22.1 (a) This Master Agreement together with the SOWs related hereto constitutes the entire agreement between the Parties hereto with respect to the Products and Services and supersedes all prior agreements, understandings and arrangements, both verbal and written, between the Parties with respect thereto.

(b) FUTURE CHANGES TO THIS AGREEMENT We may be required to change the terms and conditions of this Agreement to comply with regulatory adjustments, changes in governing law, or to address commercial best practices. Notices will be considered given and effective on the date posted on www.neweratech.com. New Era Technology will make best efforts to notify Customers in advance via email regarding changes to the terms and conditions of this Agreement. Such changes will become binding on you on the date they are posted to our website and no further notice by us is required upon your continued use of the Service. The Agreement as and when posted supersedes all previously agreed to electronic and written terms of service, unless otherwise amended in the original set of contract documents.

(c) CUSTOMER shall not assign this Master Agreement or any SOW, whether by operation of law or otherwise, nor delegate or subcontract any of its duties hereunder or thereunder without the prior written consent of NEW ERA.

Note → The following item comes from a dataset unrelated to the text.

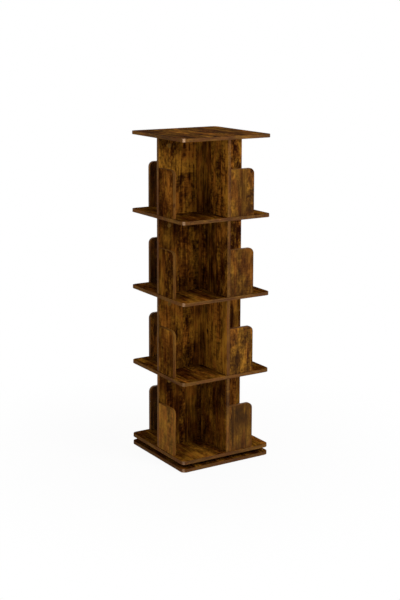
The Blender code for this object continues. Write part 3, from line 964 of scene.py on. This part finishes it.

(d) This Master Agreement shall be for the benefit of, and binding upon, the Parties hereto and their respective permitted successors and assigns, and nothing contained herein or in any SOW shall confer any rights upon any third party as an intended beneficiary or otherwise.

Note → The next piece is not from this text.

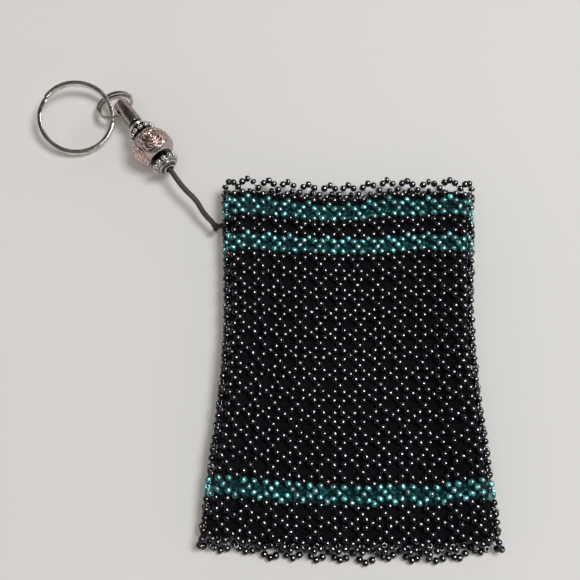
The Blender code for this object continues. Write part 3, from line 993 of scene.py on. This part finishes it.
def make_shade_lining(side):
    """A dark cloth panel that follows its layer of netting and turns up inside the folds; its black
    stands in for the shade inside the pouch.
    """
    columns, rows = 140, 200
    share = np.linspace(-1, 1, columns + 1)[None, :]
    height = np.linspace(0, 1, rows + 1)[:, None] + 0 * share
    y = LINING_BOTTOM + (LINING_TOP - LINING_BOTTOM) * height
    lift = smoothstep((y - SEAM_Y) / SEAM_TAPER)
    gap = SEAM_LAYER_GAP + (LAYER_GAP - SEAM_LAYER_GAP) * lift
    flat = np.interp(y, EDGE_Y, EDGE_X) - BEAD_RADIUS - gap / 2
    bend = gap / 2 - LINING_DEPTH
    half_sheet = flat + bend * LINING_TURN
    reach = np.abs(share) * half_sheet
    turn = np.clip((reach - flat) / bend, 0, LINING_TURN)
    x = np.sign(share) * (np.minimum(reach, flat) + bend * np.sin(turn))
    inward = np.clip(flat - reach, 0, None)
    level = (bend + wave_field(6, LINING_CREASE)(x, y)) * np.cos(turn)
    way = 1 if side == "front" else -1
    z = BEAD_RADIUS + gap / 2 + way * level - (front_sag(inward, lift) if way > 0 else 0)
    # The top and bottom edges follow the wandering rows.
    y = y + wander(x, y) * (height ** 2 + 0.7 * (1 - height) ** 2)
    place = np.stack([x, y, z], axis=-1)
    up = np.stack([way * np.sign(share) * np.sin(turn), 0 * y, np.cos(turn)], axis=-1)
    faces = [place + up * (LINING_THICKNESS / 2), place - up * (LINING_THICKNESS / 2)]
    count = columns + 1
    points = np.concatenate([face.reshape(-1, 3) for face in faces])
    corner = (np.arange(rows)[:, None] * count + np.arange(columns)[None]).ravel()
    top = np.stack([corner, corner + 1, corner + count + 1, corner + count], axis=1)
    below = len(points) // 2
    numbers = np.arange(below).reshape(rows + 1, count)
    border = np.concatenate([numbers[0, :-1], numbers[:-1, -1], numbers[-1, :0:-1],
                             numbers[:0:-1, 0]])
    after = np.roll(border, -1)
    rim = np.stack([border, border + below, after + below, after], axis=1)
    quads = np.concatenate([top, top[:, ::-1] + below, rim])
    mesh = mesh_from_arrays(f"{side}_shade_lining_cloth", points, quads)
    # Where the cloth lies behind a teal band, it gets painted teal light and glints.
    painted_teal_light = np.zeros_like(y)
    netting_y = y - wander(x, y)
    for _, first, last, teal, _, _ in BANDS:
        if teal:
            top, low = row_height(first), row_height(last)
            inside = np.minimum(top - netting_y, netting_y - low)
            painted_teal_light = np.maximum(painted_teal_light, smoothstep((inside - PAINTED_TEAL_INSET) / PAINTED_TEAL_EDGE + 0.5))
    store_values(mesh, "painted_teal_light", np.tile(painted_teal_light.ravel(), 2))
    lining = add_object(f"{side}_shade_lining_cloth", mesh, SHADE_CLOTH)
    fasten(lining, side)
    assign(lining, f"{side}_lining")


SHADE_CLOTH = shade_cloth_look()
make_netting()
make_seam()
make_shade_lining("front")
make_shade_lining("back")


# ---- charm ----
# Each rose: its angle round the ball, its place along the axis, and how far it is turned.
ROSES = ((-7, 0.0, 0.4), (86, 0.10, 1.9), (-128, 0.0, 3.0), (170, 0.1, 1.2))
ROSE_RADIUS = 4.2  # all of these are in millimetres
ROSE_STRETCH = 1.22
# Each ring of petals: its radius, how many petals it has, and how far it is turned.
PETALS = ((0.55, 2, 0.0), (1.15, 3, 0.9), (1.95, 4, 0.3), (2.75, 5, 1.1), (3.4, 5, 0.2),
          (4.0, 6, 0.8))
LEAVES = ((-52, 0.20, 1.2), (38, -0.42, 2.2), (128, -0.2, 1.0), (-95, 0.3, -0.6))
LEAF_HALF_LENGTH = 2.1
LEAF_HALF_WIDTH = 1.05
UPPER_RECESS = 2.9  # from the pole to the edge of the hollow round the bore, painted dark as shade
LOWER_RECESS = 4.5
RECESS_DEPTH = 0.95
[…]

(e) The invalidity of any one or more of the words, phrases, sentences, clauses or sections contained in this Master Agreement or a SOW shall not affect the validity or enforceability of the remaining provisions hereunder or thereunder.

(f) The waiver by either Party of a breach or violation of any term or provision of this Master Agreement or a SOW shall not operate, or be construed, as a waiver of any subsequent breach or violation, whether or not similar.

(g) Section headings contained in this Master Agreement or a SOW are for convenience of reference only and shall not affect in any way the interpretation of this Master Agreement or SOW, as applicable.

(h) EACH PARTY HEREBY WAIVES ANY AND ALL RIGHT TO TRIAL BY JURY AND BENCH TRIAL IN CONNECTION WITH ANY DISPUTE BETWEEN THE PARTIES WHICH RELATES IN ANY WAY TO THIS MASTER AGREEMENT OR THE SERVICES.

(i) If a dispute of any kind between the Parties arises out of, or relates in any way to, this Master Agreement, a SOW, a Product or the Services, the Parties shall attempt, in good faith, to settle such dispute amicably within sixty (60) calendar days after the date on which such dispute arises. If an amicable settlement is not reached by the end of such sixty (60) calendar day period, such dispute shall be settled by binding arbitration held in Chester County and in accordance with the Commercial Arbitration Rules of the American Arbitration Association; provided, that any damages awarded shall be limited as set forth in Section 6.3 hereof.

(j) This Master Agreement and each SOW may be executed in one or more counterparts, each of which shall be deemed an original and all of which, when taken together, shall constitute one and the same instrument. Counterparts executed and/or delivered by electronic means shall be deemed originals for all purposes.